Pie XII (qui fut nonce apostolique en Allemagne pendant 13 ans) succède à Pie XI. Continuité… Silence sur la Pologne envahie, soutien du gouvernement Pétain. L’Europe est en guerre. En Allemagne, en Serbie, sur le front russe, entre autres… nombreux furent les lieux où frappent le silence ou la complicité du Vatican dans les crimes de guerre et dans les crimes contre l’humanité. Quelques cas : Ante Pavelitch, chef des oustachis de l’Etat fasciste croate, responsable de plusieurs dizaines de milliers de déportations, tortures et meurtres commis sur les juifs et les orthodoxes, fut non seulement cordialement accueilli par Pie XII mais reçut chaque année, jusqu’en 1944, la bénédiction papale. En Allemagne, outre Himmler (son père était directeur de l’école catholique de Munich, son oncle était jésuite, son frère bénédictin), Goebbels fut élève des jésuites et Hitler déclare : « J’ai surtout appris de l’Ordre des jésuites. Jusqu’à présent, il n’y a rien eu de plus grandiose sur la terre que l’organisation hiérarchique de l’Eglise catholique… » Rappelons enfin cet extrait du « message de Noël 1942 » du pape, évoquant l’invasion de la Russie (orthodoxe) par les armées nazies : « L’heure n’est pas aux lamentations mais aux actes… Saisis de l’enthousiasme des Croisades, que les meilleurs de la chrétienté s’unissent… au cri de : Dieu le veut ! prêts à servir et à se sacrifier comme les croisés d’autrefois. (…) volontaires qui participez à cette Sainte Croisade des temps nouveaux, levez l’étendard… déclarez la guerre aux ténèbres d’un monde séparé de Dieu. »
L’après-guerre… Si grâce à quelques procès récents, le rôle du Vatican dans la protection de criminels nazis et de collaborateurs est mieux connu, on découvrira avec stupeur les différents appels à la clémence et demandes de grâces écrites par le Vatican lors du procès de Nuremberg. Les derniers chapitres du livre éclairent également d’un jour nouveau les capacités économiques et médiatiques du Vatican.

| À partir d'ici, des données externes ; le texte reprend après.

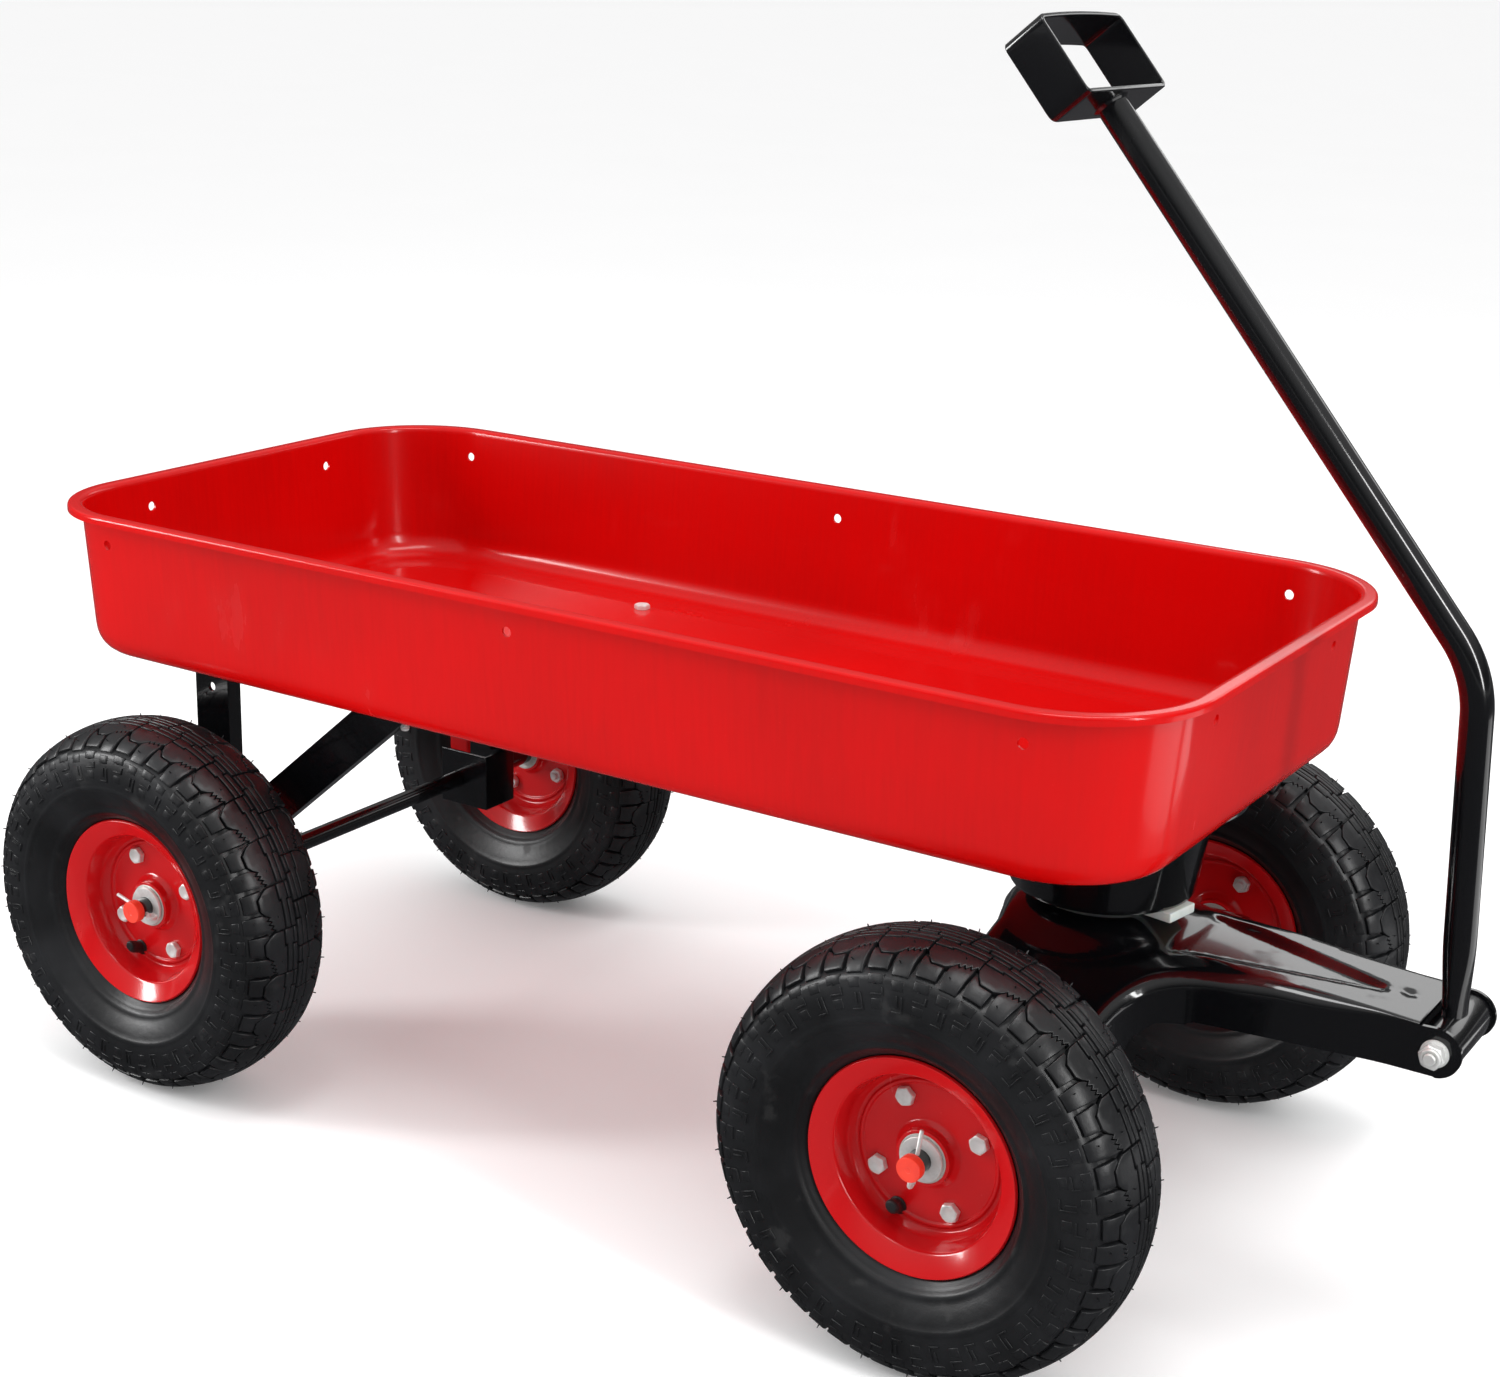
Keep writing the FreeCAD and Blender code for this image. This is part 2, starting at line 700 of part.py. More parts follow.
def make_rear_frame():
    for side_name, side in (("right", -1), ("left", 1)):
        make_leg(side_name, side)
        make_shoe(side_name, side)
        make_brace(side_name, side)
    head_x = REAR_X + dim.brace_top_reach
    bolts = []
    nuts = []
    for side in (-1, 1):
        y = (dim.leg_offset - dim.brace_bolt_inset) * side
        top = PANEL_Z + dim.tray_wall
        bolts.append(bolt(f"brace_bolt_{side + 1}", dim.brace_bolt, dim.brace_bolt_flats,
                          dim.brace_bolt_head, dim.brace_bolt_length, head_x, y, top))
        nuts.append(nut(f"brace_nut_{side + 1}", dim.brace_bolt, dim.brace_bolt_flats,
                        dim.brace_nut_height, head_x, y,
                        FLOOR_Z - dim.leg_plate - dim.brace_nut_height))
    keep(gather("brace_bolts", bolts))
    keep(gather("brace_nuts", nuts))


make_rear_frame()

# ---------------------------------------------------------------------------------------
# Bolster, kingpin and bearing pad


def make_bolster():
    body = new_body("front_bolster")
    wall = dim.bolster_plate
    top = dim.bolster_top_radius
    low = dim.bolster_bottom_radius
    tall = dim.bolster_height
    outline = [
        (dim.kingpin / 2 + 0.1, 0),
        (low, 0),
        (top, tall - wall),
        (dim.bolster_flange_radius, tall - wall),
        (dim.bolster_flange_radius, tall),
        (top - wall, tall),
        (low - wall, wall),
        (dim.kingpin / 2 + 0.1, wall),
    ]
    revolve(body, "drum", outline, "XZ")
    reach = dim.bolster_bolt_radius * DIAGONAL
    hole = dim.bolster_bolt / 2 + dim.bolt_clearance
    holes = [(reach * sx, reach * sy, hole) for sx in (-1, 1) for sy in (-1, 1)]
    pocket(body, "bolt_holes", "XY", wall + 2, circles=holes, offset=tall - wall - 1)
    place(body, FRONT_X, 0, BOLSTER_Z)
    keep(body)
    bolts = []
    nuts = []
    for number, (sx, sy) in enumerate(((-1, -1), (-1, 1), (1, -1), (1, 1))):
        x = FRONT_X + reach * sx
        bolts.append(bolt(f"bolster_bolt_{number}", dim.bolster_bolt, dim.bolster_bolt_flats,
                          dim.bolster_bolt_head, dim.bolster_bolt_length,
                          x, reach * sy, PANEL_Z + dim.tray_wall))
        nuts.append(nut(f"bolster_nut_{number}", dim.bolster_bolt, dim.bolster_bolt_flats,
                        dim.bolster_nut_height, x, reach * sy,
                        FLOOR_Z - wall - dim.bolster_nut_height))
    keep(gather("bolster_bolts", bolts))
    keep(gather("bolster_nuts", nuts))


def make_pad():
    """Nylon bearing disc with one locating tab."""
    body = new_body("steering_bearing_pad")
    hole = (0, 0, dim.kingpin / 2 + dim.kingpin_fit)
    pad(body, "disc", "XY", dim.bearing_pad_thickness, circles=[(0, 0, dim.bearing_pad_radius), hole])
    half = dim.pad_tab_width / 2
    tab = [(dim.bearing_pad_radius * 0.6, -half), (dim.pad_tab_reach, -half),
           (dim.pad_tab_reach, half), (dim.bearing_pad_radius * 0.6, half)]
    pad(body, "tab", "XY", dim.bearing_pad_thickness, [tab])
    place(body, FRONT_X, 0, PAD_Z, Rotation(Vector(0, 0, 1), dim.pad_tab_angle.value))
    return keep(body)


def make_kingpin():
    head_z = BOLSTER_Z + dim.bolster_plate
    stack = dim.bolster_plate + dim.bearing_pad_thickness + dim.yoke_plate + dim.running_gap * 2
    keep(bolt("kingpin", dim.kingpin, dim.kingpin_flats, dim.kingpin_head,
              stack + dim.kingpin_end, FRONT_X, 0, head_z))
    keep(nut("kingpin_nut", dim.kingpin, dim.kingpin_flats, dim.kingpin_nut_height,
             FRONT_X, 0, head_z - stack - dim.kingpin_nut_height))


make_bolster()
make_pad()
make_kingpin()

# ---------------------------------------------------------------------------------------
# Steering yoke: pressed channel, T-shaped in plan, arched across the axle


def yoke_plan(inset):
    """T-shaped plan outline, counter-clockwise, moved in by the plate thickness for the hollow."""
    rear = FRONT_X - dim.yoke_arm_width / 2 + inset
    front = FRONT_X + dim.yoke_arm_width / 2 - inset
    span = dim.yoke_arm_half_span - inset
    root = dim.tongue_root_half - inset
    tip_half = dim.tongue_tip_half - inset
    straight = PIVOT_X - dim.tongue_straight
    tip = PIVOT_X + EAR_RADIUS + 1
    return [
        (rear, -span),
        (front, -span),
        (front, -root),
        (straight, -tip_half),
        (tip, -tip_half),
        (tip, tip_half),
        (straight, tip_half),
        (front, root),
        (front, span),
        (rear, span),
    ]


def yoke_front(inset, open_below):
    """Front view of the yoke: crown, sloping arms and end feet."""
    crown = dim.yoke_crown_half
    span = dim.yoke_arm_half_span + 5
    top = CROWN_Z - inset
    end = dim.yoke_arm_end_height - inset
    if open_below:
        bottom = [(-span, AXLE_Z - 60), (span, AXLE_Z - 60)]
    else:
        low = AXLE_Z - dim.yoke_foot
        skirt = CROWN_Z - dim.yoke_skirt - 4
        bottom = [
            (-span, low),
            (-span * 0.68, low),
            (-dim.tongue_root_half - 4, skirt),
            (dim.tongue_root_half + 4, skirt),
            (span * 0.68, low),
            (span, low),
        ]
    return bottom + [(span, end), (crown, top), (-crown, top), (-span, end)]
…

L’analyse d’Edmond Paris s’arrête au seuil des années 60. Qu’en est-il désormais ? Le Vatican a présenté des excuses pour certaines de ses responsabilités passées. En même temps, de nombreux faits (missels antisémites, églises occupées par des intégristes, actions douteuses dans les pays du Tiers-Monde, etc.) témoignent de l’influence toujours importante de ceux qui, au sein de l’Eglise catholique, ne respectent ni les lois démocratiques ni les croyances différentes. On ne peut donc, malgré l’affliction et l’horreur éprouvées à la lecture de nombreux passages de ce livre, que le conseiller à tous ceux qui souhaitent posséder les informations nécessaires pour se prémunir contre les excès encore possibles d’un pouvoir aux objectifs toujours obscurs.